Federer, though, has accumulated a growing head-to-head deficit against his contemporary Nadal. Against Novak Djokovic, the balance of power has now tipped against Federer, with the Serb winning nine out of 12 matches in the last three seasons. Andy Murray leads their rivalry 11-9, with three wins from their last four matches. And other top-10 players such as Tomas Berdych and Juan Martin del Potro, have also held their own with Federer over the last two years.

In short, Federer clearly has an uphill task to add more Majors to his record, while Williams heads to the next in Australia as favourite not just to win in Melbourne but to win more as the year unfolds. She is therefore poised to draw level with the tally of 18 held by Chris Evert and Martina Navratilova—and there are some who can even see her catching the Steffi Graf record of 22.

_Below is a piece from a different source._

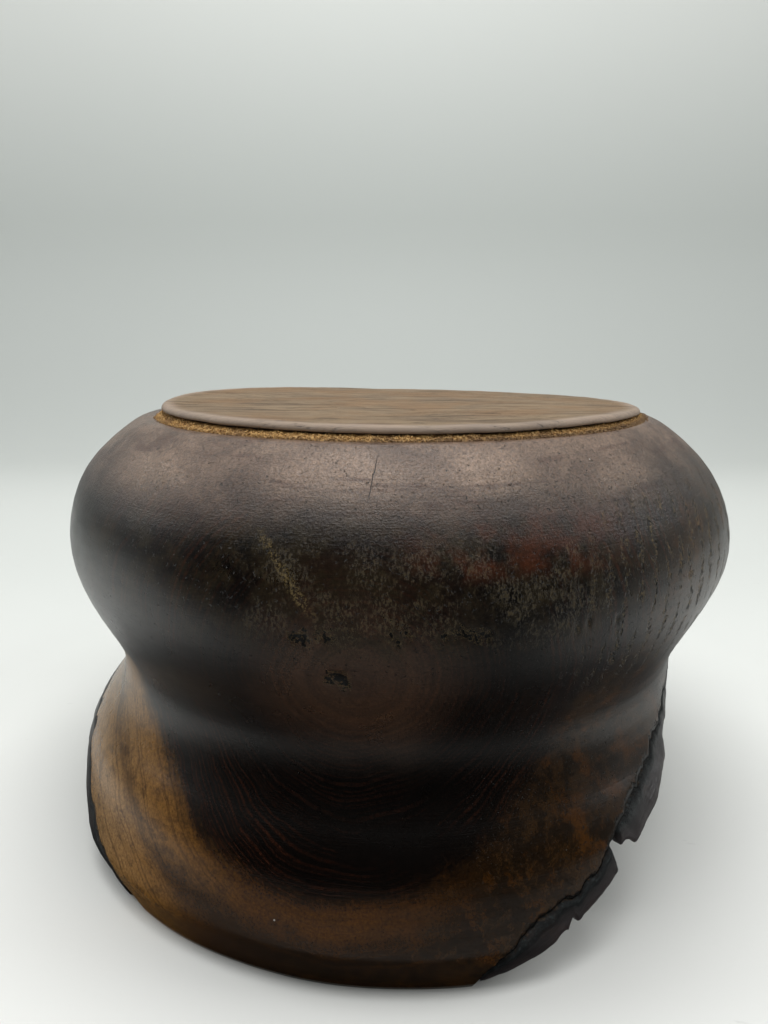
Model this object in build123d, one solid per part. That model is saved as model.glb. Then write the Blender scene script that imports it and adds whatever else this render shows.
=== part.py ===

It will, of course, come down to fitness and motivation, though ever since that French Open defeat, she seems to have lacked neither. If anything, what looked like career-ending illness in 2010 has revitalised and reinvigorated her.

Mouratoglou certainly has no doubt about her desire to keep winning:

What surprised me [when she joined the academy] was the motivation she had. She has something really special inside.

She, too, is in no doubt that there is more to come:

Overall I’ll remember the wins, but I also want to learn from my mistakes so I don’t repeat them.

I have some areas where I can do a lot better for next year and I look forward to it. There’s definitely a lot of things I can add to my game, a multitude of things.

When Williams began working with Mouratoglou 18 months ago, she suggested that they keep her trophies in his Academy. They are already up to 16, among them four Grand Slams and two WTA Championships.

But don’t be surprised if this outstanding woman adds more very soon—and turns out to be the player of 2014, too.